Ses « amis » de la majorité municipale, jaloux des relations privilégiées qu’elle entretient avec le maire, la surnomment « la Pompadour ». En ville, leur proximité fait jaser : « Elle lui sert de factotum, le conduit partout en voiture, l’écoute parler et fait passer les messages… » raconte un élu. Georges Tron et son adjointe déjeunent fréquemment au Gibraltar, un restaurant chic en bord de Seine. L’avocat du maire, Olivier Schnerb, admet « une immense complicité » entre son client et Brigitte Gruel. Mais, pour les élus de l’opposition, il ne fait aucun doute qu’elle est, depuis des années, la maîtresse de Georges Tron. Ainsi expliquent-ils l’ascension de cette mère au foyer, férue d’art contemporain, qui ne s’était jamais mêlée de politique auparavant. Vice-présidente de la communauté d’agglomération en 2001, puis chargée des marchés publics, elle est adjointe à la culture et à la vie associative à la mairie de Draveil depuis 2008.
Virginie Faux et Eva Loubrieu, les deux plaignantes, vont beaucoup plus loin. Selon elles, Brigitte Gruel, dont l’avocat, Franck Nathali, n’a pas souhaité répondre à Marianne, était la « rabatteuse » de Tron, une « perverse » qui n’hésitait pas à les pousser « à prendre une baby-sitter » en prévision des soirées de débauche…
Voici comment la première, ex-contractuelle, a raconté à la police les deux agressions dont elle avait été victime, à chaque fois en présence de l’adjointe à la culture. Le 12 novembre 2009, dans le bureau du maire, cette dernière lui aurait « caressé les épaules, la poitrine tout en [la] dégrafant […] M. Tron [lui] a pris la main pour [qu’elle] caresse la poitrine de Brigitte. [Elle a] entendu Brigitte faire une fellation à M. Tron ».
Quand elle évoque devant Marianne le deuxième viol, le 4 janvier 2010, Virginie Faux précise qu’il a eu lieu « au domicile de Brigitte Gruel, sur un canapé en cuir rose saumon.
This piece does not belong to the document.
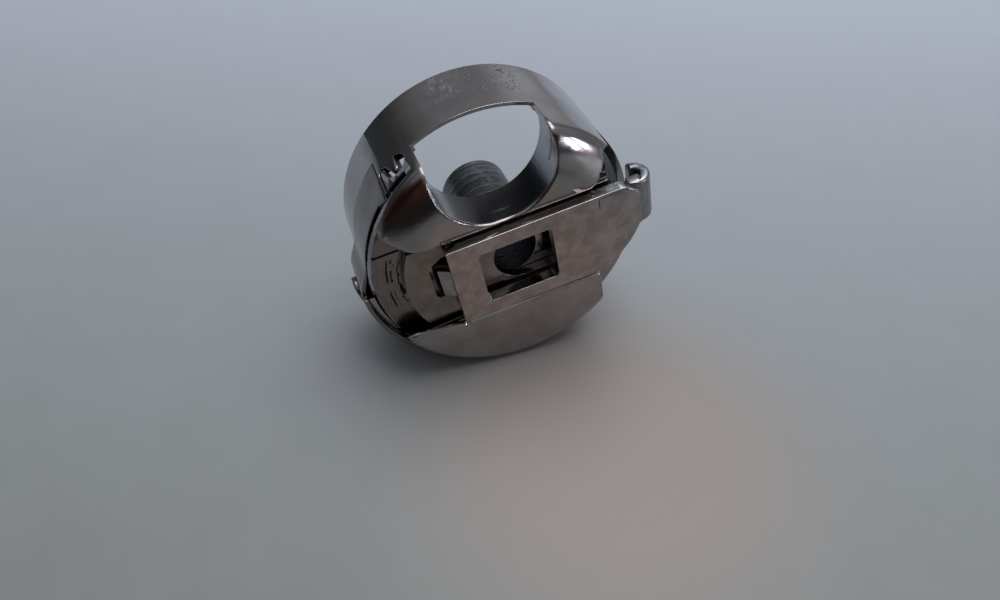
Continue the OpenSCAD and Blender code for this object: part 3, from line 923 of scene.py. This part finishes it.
@dataclass(frozen=True)
class Lamp:
    """One soft panel that faces the part.

    Its bearing and elevation are in degrees; bearing 0 is in front and 90 to the right.
    """

    name: str
    bearing: float
    elevation: float
    distance_mm: float
    size_mm: tuple[float, float]
    watts: float
    colour: str

    def hang(self) -> None:
        """Adds the lamp."""
        data = bpy.data.lights.new(self.name, "AREA")
        data.shape = "RECTANGLE"
        data.size, data.size_y = (side * MM for side in self.size_mm)
        data.energy = self.watts
        data.color = linear(self.colour)[:3]
        turn, rise = math.radians(self.bearing), math.radians(self.elevation)
        level = math.cos(rise)
        way = Vector((math.sin(turn) * level, -math.cos(turn) * level, math.sin(rise)))
        lamp = bpy.data.objects.new(self.name, data)
        lamp.location = way * self.distance_mm * MM
        lamp.rotation_euler = (-way).to_track_quat("-Z", "Y").to_euler()
        bpy.context.scene.collection.objects.link(lamp)


@dataclass(frozen=True)
class Patch:
    """A differently coloured stretch of the room.

    Its angles are in degrees; bearing 0 is in front and 90 to the right.
    """

    bearings: tuple[float, float]
    rises: tuple[float, float]
    colour: str
    soft: float


@dataclass(frozen=True)
class Room:
    """The soft room that the steel mirrors: pale above and grey at its walls, with patches."""

    # The room's colour at each height, from 0 level with the part to 1 straight above it.
    heights: tuple[tuple[float, str], ...] = (
        (0.0, "#8a8886"),
        (0.35, "#838588"),
        (0.75, "#93969c"),
        (1.0, "#c4c9d1"),
    )
    # Brown in front and darker at the left; grey and pale behind; blue and pink at the right.
    patches: tuple[Patch, ...] = (
        Patch((-115, 28), (-60, 33), "#4a332c", 9),
        Patch((-92, -30), (-40, 30), "#2c1a18", 7),
        Patch((-170, -105), (-20, 24), "#3c4042", 12),
        Patch((132, 158), (4, 26), "#b4b8c0", 8),
        Patch((30, 40.5), (-16, 15), "#23254a", 1.5),
        Patch((45, 52), (-4, 1.5), "#f08c98", 1.0),
    )
    backdrop: str = "#b2b8c1"

    def build(self) -> None:
        """Surrounds the part with the room."""
        world = bpy.data.worlds.new("soft_room")
        bpy.context.scene.world = world
        world.use_nodes = True
        tree = world.node_tree
        tree.nodes.clear()
        direction = add_node(tree, "ShaderNodeTexCoord", out="Generated")
        split = add_node(tree, "ShaderNodeSeparateXYZ", {"Vector": direction}).node.outputs
        rise = add_node(tree, MATH, {0: split["Z"]}, operation="ARCSINE")
        front = add_node(tree, MATH, {0: split["Y"], 1: -1.0}, operation="MULTIPLY")
        bearing = add_node(tree, MATH, {0: split["X"], 1: front}, operation="ARCTAN2")
        tint = add_node(tree, "ShaderNodeValToRGB", {"Fac": split["Z"]})
        stops = tint.node.color_ramp.elements
        lowest, *between, highest = self.heights
        for stop, (height, colour) in zip(stops, (lowest, highest)):
            stop.position, stop.color = height, linear(colour)
        for height, colour in between:
            stops.new(height).color = linear(colour)
        for patch in self.patches:
            across = stretch(tree, bearing, (*patch.bearings, patch.soft), DEGREE)
            up = stretch(tree, rise, (*patch.rises, patch.soft), DEGREE)
            inside = fold(tree, MATH, across, up, operation="MULTIPLY")
            mixed = {"Factor": inside, FIRST: tint, SECOND: linear(patch.colour)}
            tint = add_node(tree, "ShaderNodeMix", mixed, MIXED, data_type="RGBA")
        # The camera itself sees a plain pale backdrop past the table.
        seen = add_node(tree, "ShaderNodeLightPath", out="Is Camera Ray")
        mixed = {"Factor": seen, FIRST: tint, SECOND: linear(self.backdrop)}
        tint = add_node(tree, "ShaderNodeMix", mixed, MIXED, data_type="RGBA")
        sky = add_node(tree, "ShaderNodeBackground", {"Color": tint, "Strength": 1.0})
        add_node(tree, "ShaderNodeOutputWorld", {"Surface": sky})


@dataclass
class Studio:
    """Table, camera, room and soft light."""

    table_z: float = -11.4 * MM
    table_reach: float = 1500 * MM
    camera_mm: tuple[float, float, float] = (-17.550, -49.940, 42.143)
    camera_aim: tuple[float, float, float] = (0.24305, 0.6858, -0.68607)
    lens_mm: float = 29.33
    sensor_mm: float = 36.0
    sight: tuple[float, float] = (1 * MM, 10_000 * MM)
    laminate: PaleLaminate = PaleLaminate()
    room: Room = Room()
    lamps: tuple[Lamp, ...] = (
        Lamp("ceiling_panel", 118, 75, 900, (860, 860), 7.5, "#f5f7fa"),
        Lamp("window_left_pane", 44, 9, 330, (11, 60), 0.05, "#f8f6ff"),
        Lamp("window_right_pane", 51, 10, 330, (14, 70), 0.07, "#e6ebff"),
    )

    def build(self) -> None:
        """Builds everything round the part."""
        self.build_camera()
        self.build_table()
        self.room.build()
        for lamp in self.lamps:
            lamp.hang()

    def build_camera(self) -> None:
        """Places the camera above and in front of the part."""
        data = bpy.data.cameras.new("camera")
        data.lens = self.lens_mm
        data.sensor_width = self.sensor_mm
        data.clip_start, data.clip_end = self.sight
        camera = bpy.data.objects.new("camera", data)
        camera.location = Vector(self.camera_mm) * MM
        camera.rotation_euler = Vector(self.camera_aim).to_track_quat("-Z", "Y").to_euler()
        bpy.context.scene.collection.objects.link(camera)
        bpy.context.scene.camera = camera

    def build_table(self) -> None:
        """Lays the table top that the part stands on."""
        mesh = bpy.data.meshes.new("table")
        shape = bmesh.new()
        bmesh.ops.create_grid(shape, x_segments=1, y_segments=1, size=self.table_reach)
        bmesh.ops.translate(shape, verts=shape.verts, vec=(0, 0, self.table_z))
        shape.to_mesh(mesh)
        shape.free()
        table = bpy.data.objects.new("table", mesh)
        bpy.context.scene.collection.objects.link(table)
        mesh.materials.append(self.laminate.build())


def main() -> None:
    """Builds the part and its surroundings."""
    logging.basicConfig(level=logging.INFO, format="%(message)s")
    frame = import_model()
    Studio().build()
    for assembly in (Cup(frame), Latch(frame), Tension(frame)):
        assembly.build()
    bpy.context.scene.view_settings.view_transform = "Standard"


if __name__ == "__main__":
    main()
Il n’y avait pas de conversation entre eux, il ne lui demandait rien. Elle était active, prenait des initiatives sans trembler ».
Eva Loubrieu, elle, avoue aux policiers s’être « laissée caresser par Georges Tron sur la promesse d’être embauchée comme attachée territoriale », en janvier 2007. Puis, précise-t-elle aujourd’hui, elle en a « eu marre ». « C’est là qu’il m’a mis entre les pattes et sous la coupe de sa maîtresse, et que je suis devenue leur objet sexuel. Ça se passait une fois par mois, souvent chez elle, après qu’on eut déjeuné d’un plateau de fruits de mer et qu’ils m’eurent fait boire beaucoup de Sancerre. Ou encore à la communauté de communes, le soir… »
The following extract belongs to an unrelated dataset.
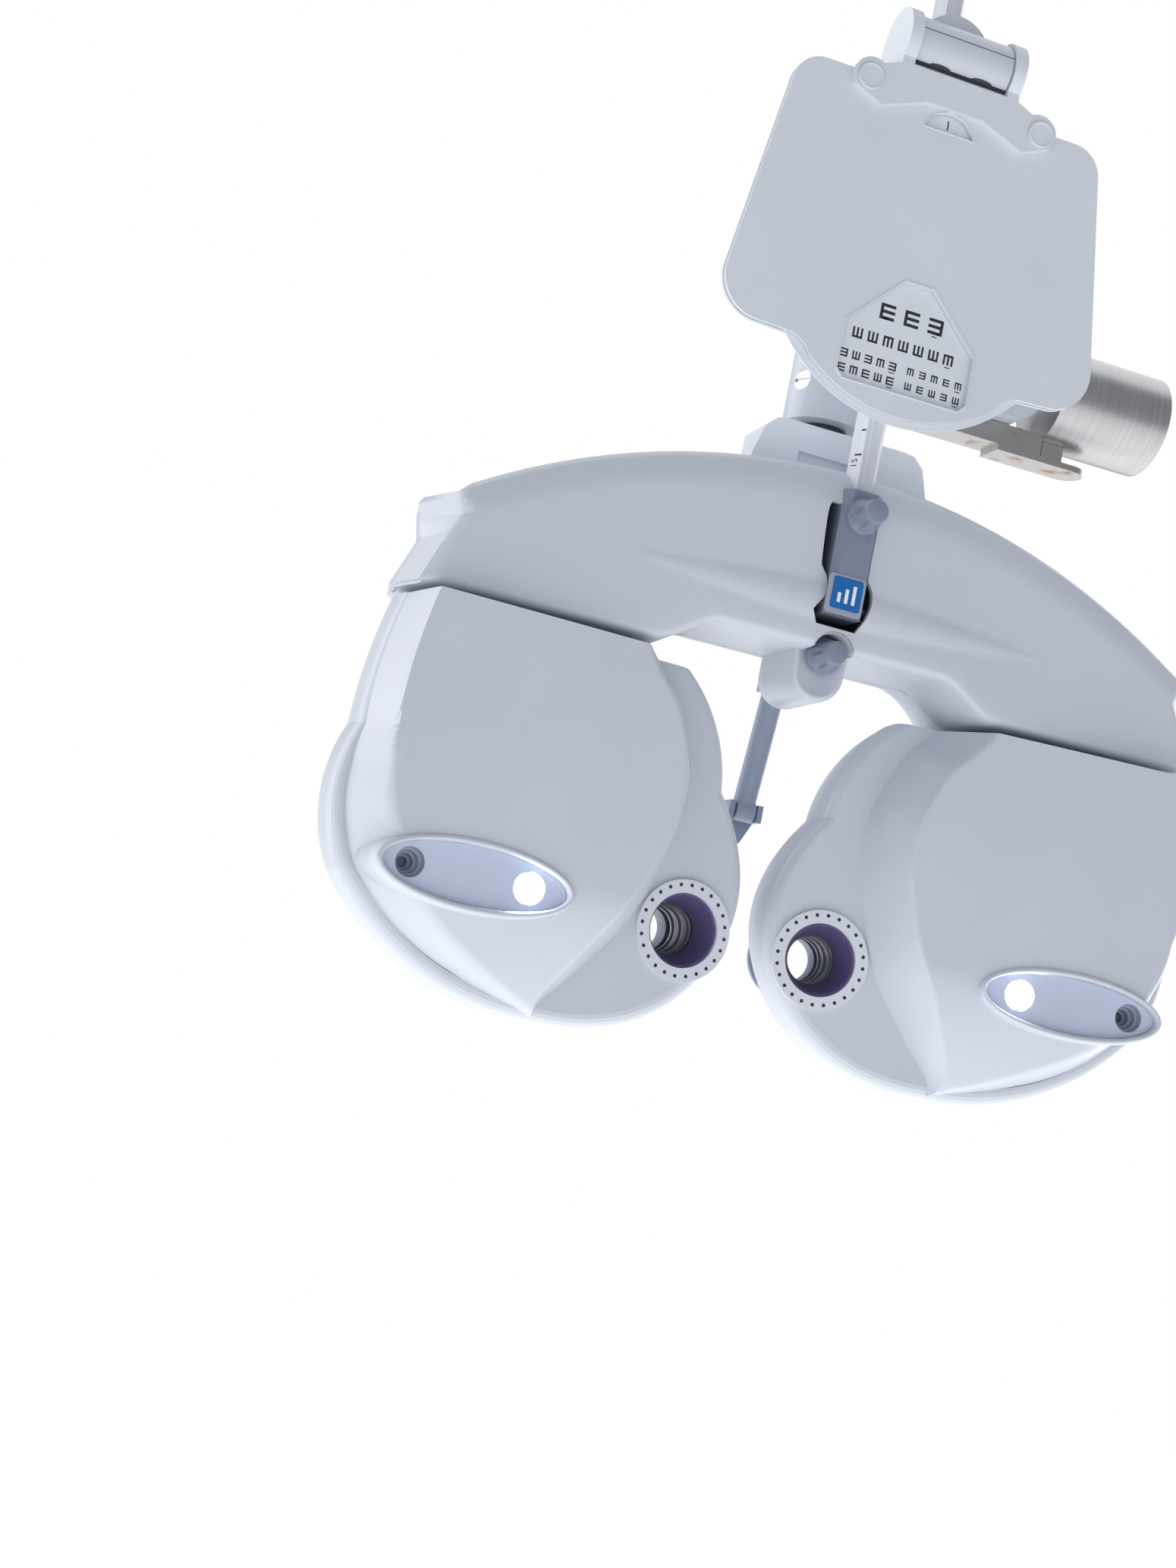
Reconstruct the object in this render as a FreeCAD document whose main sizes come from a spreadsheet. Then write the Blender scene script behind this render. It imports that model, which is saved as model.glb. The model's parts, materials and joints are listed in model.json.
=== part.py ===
"""Motorised phoropter head with near-point rod, chart and hanger.

The machine frame has x = 0 on the plane of symmetry, y = 0 at the front of the sight openings and z = 0 on the
eye line, with the operator at -Y and the patient at +Y. The row frame is the machine frame moved so that its
origin lies in the mouth of the arm socket, because that is where the object is held.
Each lens head is drawn in a frame of its own: u runs outwards from the sight opening, v backwards, w upwards.
"""

import FreeCAD
import Part
import Sketcher
import math
import os
import re

from FreeCAD import Placement, Rotation, Vector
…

Eva Loubrieu a été licenciée en 2009 à la suite d’une procédure disciplinaire. La mairie de Draveil l’accusait d’avoir détourné la régie dont elle avait la charge. Après le remboursement des sommes (745,85 euros d’achats effectués chez Ikéa) réclamé par le procureur d’Evry, la plainte avait été classée sans suite. Virginie Faux, elle, a été remerciée en 2010, « suite à des problèmes d’alcoolisme » explique la maire adjointe chargée du personnel communal, Florence Fernandez de Ruidiaz. Selon maître Olivier Schnerb, qui considère que les deux femmes sont animées par « un désir de vengeance » suite à ces licenciements, et il ne fait aucun doute qu’« elles sont proches de l’extrême-droite de Draveil ». De fait, Eva Loubrieu s’était confiée, dès 2009, à François-Joseph Roux, ex-directeur de cabinet de Georges Tron, désormais salarié de la mairie de Vigneux. Selon lui, c’est parce que le maire savait qu’il « était au courant » qu’il l’a licencié. Dans l’entourage de Georges Tron, on livre une autre version : Roux entretient depuis les municipales de 1995 des relations avec les frères Jacques et Philippe Olivier (ce dernier est un ancien du MNR de Bruno Mégret, et le mari de Marie-Caroline Le Pen), installés sur la commune et en conflit ouvert avec le maire. Les frères Oliviers démentent, bien entendu, ces accusations.
La procureur d’Evry, Marie-Suzanne Le Quéau, a néanmoins estimé que les plaintes de Virginie Faux et Eva Loubrieu devaient être prises au sérieux. Aujourd’hui, les deux femmes en veulent autant à Georges Tron qu’à Brigitte Gruel : « Elle n’a pas réalisé le mal qu’elle a fait. Elle serait prête à suivre son grand homme jusqu’aux enfers », assurent-elles.